* _Stated exercise_
Quote exactly, and only, the lines from the one with "on the table." down to the one with "obj.parent = None", both included.

* _Supplied information_
—————
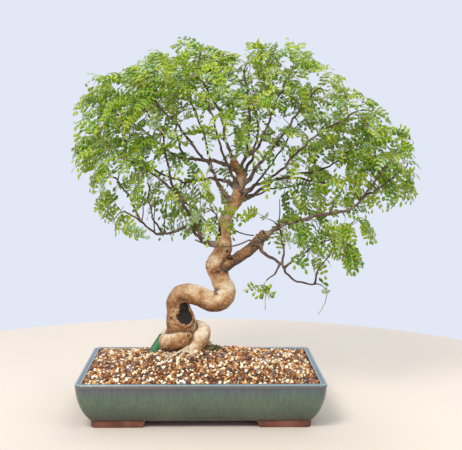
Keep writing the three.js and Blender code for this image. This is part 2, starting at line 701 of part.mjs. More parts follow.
// A direction of the golden-angle spread, number i of count.
function spreadDirection(i, count) {
  const height = 1 - (2 * (i + 0.5)) / count;
  const angle = i * 2.39996;
  const flat = Math.sqrt(1 - height * height);
  return new THREE.Vector3(flat * Math.cos(angle), flat * Math.sin(angle), height);
}

// Grows one spray, leaving out what would touch an earlier piece.
function spray(tip, middle, reach, seed) {
  const random = randomSource(seed);
  const start = new THREE.Vector3(...planted(tip));
  const centre = new THREE.Vector3(...planted(middle));
  const outward = centre.clone().sub(start);
  const hubLength = Math.max(outward.length() * 0.35, 3);
  outward.normalize();
  const hub = start.clone().addScaledVector(outward, hubLength);
  const hubEnd = hub.clone().addScaledVector(outward, TWIG_RADIUS);
  const stem = sweep([[...start.toArray(), TWIG_RADIUS], [...hubEnd.toArray(), TWIG_RADIUS * 1.4]], 4);
  let whole = largestBody(cutBack(stem));
  for (let twig = 0; twig < TWIGS_PER_SPRAY; twig += 1) {
    const away = spreadDirection(twig, TWIGS_PER_SPRAY);
    away.applyAxisAngle(new THREE.Vector3(0, 0, 1), random() * 1.2);
    const end = centre.clone().add(away.clone().multiply(new THREE.Vector3(...reach)).multiplyScalar(GROWTH));
    const bend = hub.clone().lerp(end, 0.5).add(new THREE.Vector3(0, 0, 3));
    const route = [hub, bend, end].map((point, i) => [...point.toArray(), TWIG_RADIUS - 0.15 * i]);
    const wood = sweep(route, 3);
    if (!touchesFinished(wood)) {
      whole = whole.add(wood);
      const heading = end.clone().sub(bend).normalize();
      for (let leaf = 0; leaf < (twig % 2 ? 1 : 2); leaf += 1) {
        const base = leaf === 0 ? end.clone().addScaledVector(heading, -1.5) : bend.clone();
        for (let attempt = 0; attempt < 4; attempt += 1) {
          const direction = heading.clone().multiplyScalar(leaf === 0 ? 1 : 0.3).add(
            new THREE.Vector3(random() - 0.5, random() - 0.5, (random() - 0.75) * 0.9));
          direction.normalize();
          const length = LEAF_LENGTH * (0.75 + 0.4 * random());
          const plate = leafPlate(base, direction, length, LEAF_WIDTH);
          if (!touchesFinished(plate)) {
            whole = whole.add(plate);
            break;
          }
        }
      }
    }
  }
  return largestBody(whole.simplify(CUT_TOLERANCE));
}

function growFoliage() {
  Object.entries(SPRAYS).forEach(([name, [tip, middle, reach]], index) => {
    const solid = spray(tip, middle, reach, index + 1);
    const colour = [0x7f963e, 0x7b951a, 0x617914][index % 3];
    finished.push({
      name: `foliage_${name}`,
      solid,
      grown: solid,
      box: solid.boundingBox(),
      material: material(colour, 0.55),
    });
  });
}

growFoliage();

// ---------------------------------------------------------------- the scene graph

const group = new THREE.Group();

finished.forEach(({ name, solid, material: look }) => {
  const mesh = solid.getMesh();
  const geometry = new THREE.BufferGeometry();
  geometry.setAttribute('position', new THREE.BufferAttribute(mesh.vertProperties, 3));
  geometry.setIndex(new THREE.BufferAttribute(mesh.triVerts, 1));
  const part = new THREE.Mesh(geometry, new THREE.MeshStandardMaterial(look));
  part.name = name;
  group.add(part);
});

// The origin goes to the middle of the whole object's box, on the table.
const wholeBox = new THREE.Box3().setFromObject(group, true);
const middle = wholeBox.getCenter(new THREE.Vector3());
group.children.forEach((part) => part.position.set(-middle.x, -middle.y, -wholeBox.min.z));

export default group;
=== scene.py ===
import json
import math
import random

import bmesh
import bpy
import numpy as np
from mathutils import Matrix, Vector, kdtree, noise
from numpy.linalg import norm

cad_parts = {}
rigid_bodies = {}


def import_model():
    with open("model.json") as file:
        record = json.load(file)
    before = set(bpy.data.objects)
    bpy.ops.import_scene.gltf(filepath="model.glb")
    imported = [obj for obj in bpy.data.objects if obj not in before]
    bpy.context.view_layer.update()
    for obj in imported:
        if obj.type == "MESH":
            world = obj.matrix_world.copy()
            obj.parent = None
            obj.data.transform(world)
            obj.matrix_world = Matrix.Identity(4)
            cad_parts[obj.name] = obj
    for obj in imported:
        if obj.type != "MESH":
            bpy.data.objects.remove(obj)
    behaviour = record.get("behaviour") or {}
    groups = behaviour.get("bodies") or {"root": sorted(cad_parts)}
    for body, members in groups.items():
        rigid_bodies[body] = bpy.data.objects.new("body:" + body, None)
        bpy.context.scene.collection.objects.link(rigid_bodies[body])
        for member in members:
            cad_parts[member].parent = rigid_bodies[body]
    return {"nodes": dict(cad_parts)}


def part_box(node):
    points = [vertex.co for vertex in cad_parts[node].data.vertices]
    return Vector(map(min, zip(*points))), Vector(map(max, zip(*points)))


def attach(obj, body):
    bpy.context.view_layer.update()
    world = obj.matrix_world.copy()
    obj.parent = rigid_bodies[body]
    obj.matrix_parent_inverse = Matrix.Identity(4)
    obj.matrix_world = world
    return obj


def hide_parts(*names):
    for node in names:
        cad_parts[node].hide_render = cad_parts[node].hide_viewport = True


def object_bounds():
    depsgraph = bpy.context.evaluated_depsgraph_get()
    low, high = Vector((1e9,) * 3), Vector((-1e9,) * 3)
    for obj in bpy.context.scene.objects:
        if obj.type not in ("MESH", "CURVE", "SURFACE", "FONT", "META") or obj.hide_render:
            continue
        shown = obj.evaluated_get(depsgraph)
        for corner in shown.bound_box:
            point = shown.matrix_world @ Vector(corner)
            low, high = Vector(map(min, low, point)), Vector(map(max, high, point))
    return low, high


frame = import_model()
cad_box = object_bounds()
scene = bpy.context.scene

# ---------------------------------------------------------------- pot
# A shallow stoneware tray pressed from slabs, with a proud rim and four corner feet left bare.
# The outside and the rim carry a celadon glaze that pales where it runs thin over an edge; the pale line on
# the rim's edges is a painted highlight.
# Two drain holes and four wire holes are cut through the floor.

MM = 0.001
POT_LOW, POT_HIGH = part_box("pot")
POT_X = (POT_LOW.x + POT_HIGH.x) / 2
POT_Y = (POT_LOW.y + POT_HIGH.y) / 2
POT_LENGTH = (POT_HIGH.x - POT_LOW.x) / MM
POT_DEPTH = (POT_HIGH.y - POT_LOW.y) / MM
POT_HEIGHT = POT_HIGH.z / MM
POT_WALL = 8
POT_TAPER = 16.5
WALL_CURVE = 2.3
POT_CORNER = 9
LIP_HEIGHT = 4
LIP_PROUD = 0.7
FOOT_HEIGHT = 8.2
FLOOR_Z = 14.2
FOOT_LENGTH, FOOT_RETURN, FOOT_WIDTH, FOOT_SLOPE = 67, 44, 17, 4.5
DRAIN_RADIUS, DRAIN_X = 11, 72
WIRE_HOLE_RADIUS, WIRE_HOLE_X, WIRE_HOLE_Y = 2.5, 46, 30
BARE_BELOW = 46                      # below this height the inside is bare clay


def linear(code):
    """An sRGB hex colour as the linear colour that shaders take."""
    parts = [int(code[i:i + 2], 16) / 255 for i in (1, 3, 5)]
    return tuple(c / 12.92 if c < 0.04045 else ((c + 0.055) / 1.055) ** 2.4 for c in parts) + (1,)


def feed(node, links):
    """Gives each input socket, by name or number, a value or the node or socket that feeds it."""
    for key, value in links.items():
        if isinstance(key, str):
            socket = next(s for s in node.inputs if s.name == key and s.enabled)
        else:
            socket = node.inputs[key]
        if isinstance(value, bpy.types.Node):
            value = next(s for s in value.outputs if s.enabled)
        if isinstance(value, bpy.types.NodeSocket):
            node.id_data.links.new(value, socket)
        else:
            socket.default_value = value


def add_node(tree, kind, settings=None, links=None):
    """Adds a node, by its type without ShaderNode or by its whole type, its settings and what feeds it."""
    node = tree.nodes.new(kind if "Node" in kind else "ShaderNode" + kind)
    for name, value in (settings or {}).items():
        if name != "stops":
            setattr(node, name, value)
            continue
        ramp = node.color_ramp.elements
        while len(ramp) < len(value):
            ramp.new(0.5)
        for element, (place, _) in zip(ramp, value):
            element.position = place
        for element, (_, colour) in zip(ramp, value):
            element.color = linear(colour)
    feed(node, links or {})
    return node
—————
* _Result_
// The origin goes to the middle of the whole object's box, on the table.
const wholeBox = new THREE.Box3().setFromObject(group, true);
const middle = wholeBox.getCenter(new THREE.Vector3());
group.children.forEach((part) => part.position.set(-middle.x, -middle.y, -wholeBox.min.z));

export default group;
=== scene.py ===
import json
import math
import random

import bmesh
import bpy
import numpy as np
from mathutils import Matrix, Vector, kdtree, noise
from numpy.linalg import norm

cad_parts = {}
rigid_bodies = {}


def import_model():
    with open("model.json") as file:
        record = json.load(file)
    before = set(bpy.data.objects)
    bpy.ops.import_scene.gltf(filepath="model.glb")
    imported = [obj for obj in bpy.data.objects if obj not in before]
    bpy.context.view_layer.update()
    for obj in imported:
        if obj.type == "MESH":
            world = obj.matrix_world.copy()
            obj.parent = None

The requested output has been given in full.